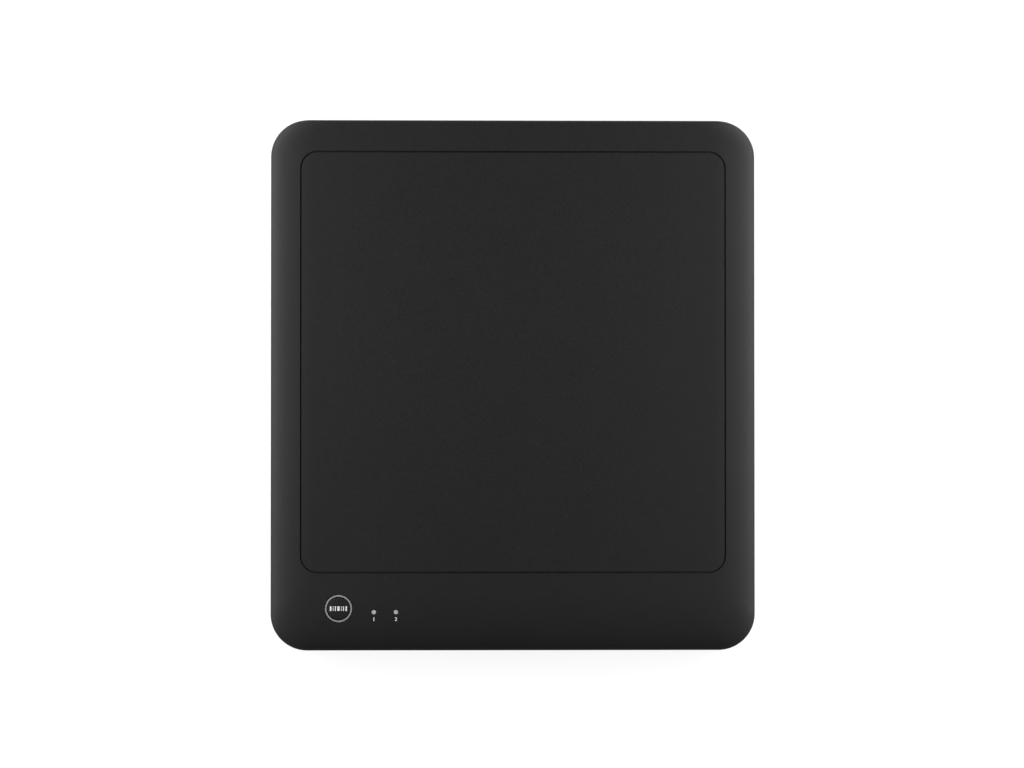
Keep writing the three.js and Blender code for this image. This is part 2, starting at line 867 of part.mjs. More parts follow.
// Light ring: the visible ring, a flange under the roof, a skirt and two legs down to its lights.
function make_light_ring() {
  const flange_top_z = ring_flange_z + ring_flange_height;
  let ring = solid(
    turned(
      [
        [ring_inner_radius, ring_flange_z],
        [ring_skirt_inner_radius, ring_flange_z],
        [ring_skirt_inner_radius, ring_skirt_z],
        [ring_skirt_radius, ring_skirt_z],
        [ring_skirt_radius, ring_flange_z],
        [ring_flange_radius, ring_flange_z],
        [ring_flange_radius, flange_top_z],
        [ring_outer_radius, flange_top_z],
        [ring_outer_radius, ring_top_z],
        [ring_inner_radius, ring_top_z],
        [ring_inner_radius, ring_flange_z],
      ],
      ring_sides
    )
  );
  for (const side of [-1, 1]) {
    const x = side * ring_leg_radius;
    const leg = block(
      [x - ring_leg_wall / 2, -ring_leg_width / 2, led_top_z + seat_gap],
      [x + ring_leg_wall / 2, ring_leg_width / 2, ring_flange_z + ring_flange_height / 2]
    );
    ring = ring.add(solid(leg));
  }
  return geometry_of(ring);
}

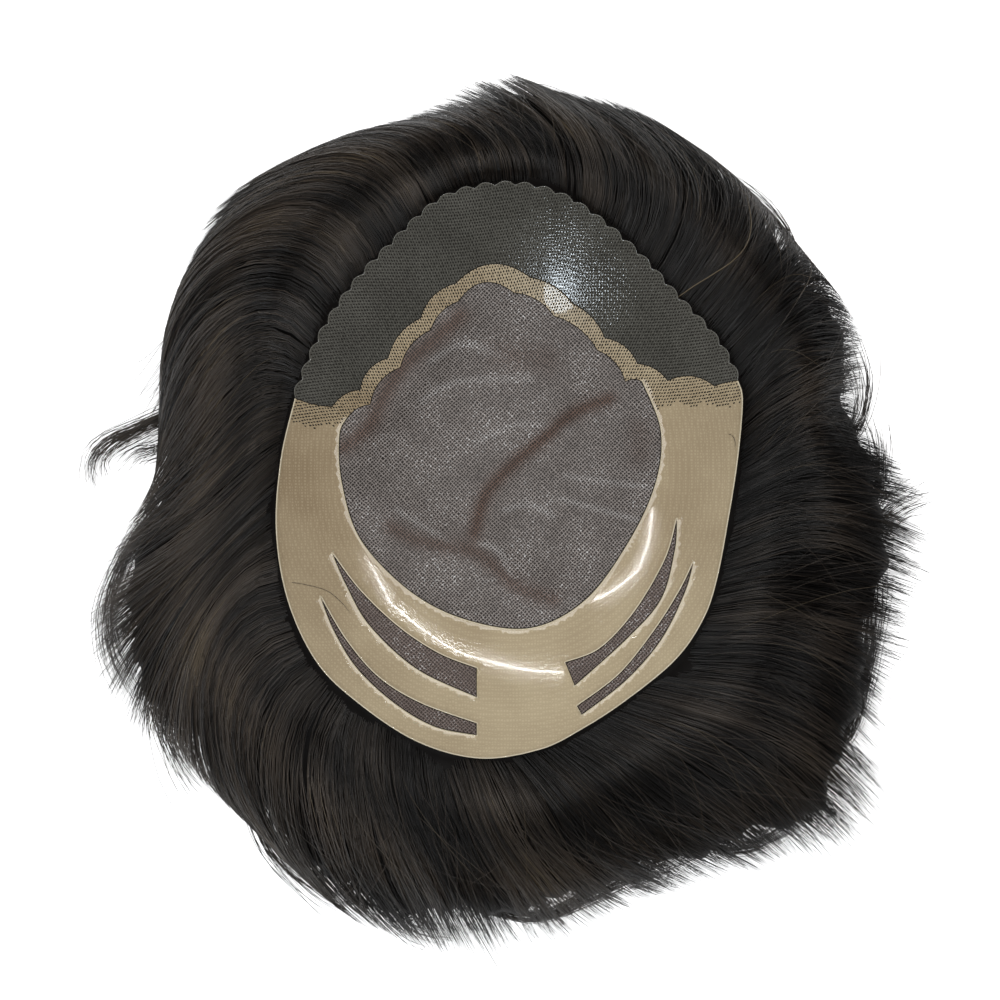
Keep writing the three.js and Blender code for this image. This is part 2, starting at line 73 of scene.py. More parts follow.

> [WHAT NEEDS TO BE DONE] Gather each line from the listing above that holds "starting".

> [REPLY TO THE TASK]
Keep writing the three.js and Blender code for this image. This is part 2, starting at line 867 of part.mjs. More parts follow.
Keep writing the three.js and Blender code for this image. This is part 2, starting at line 73 of scene.py. More parts follow.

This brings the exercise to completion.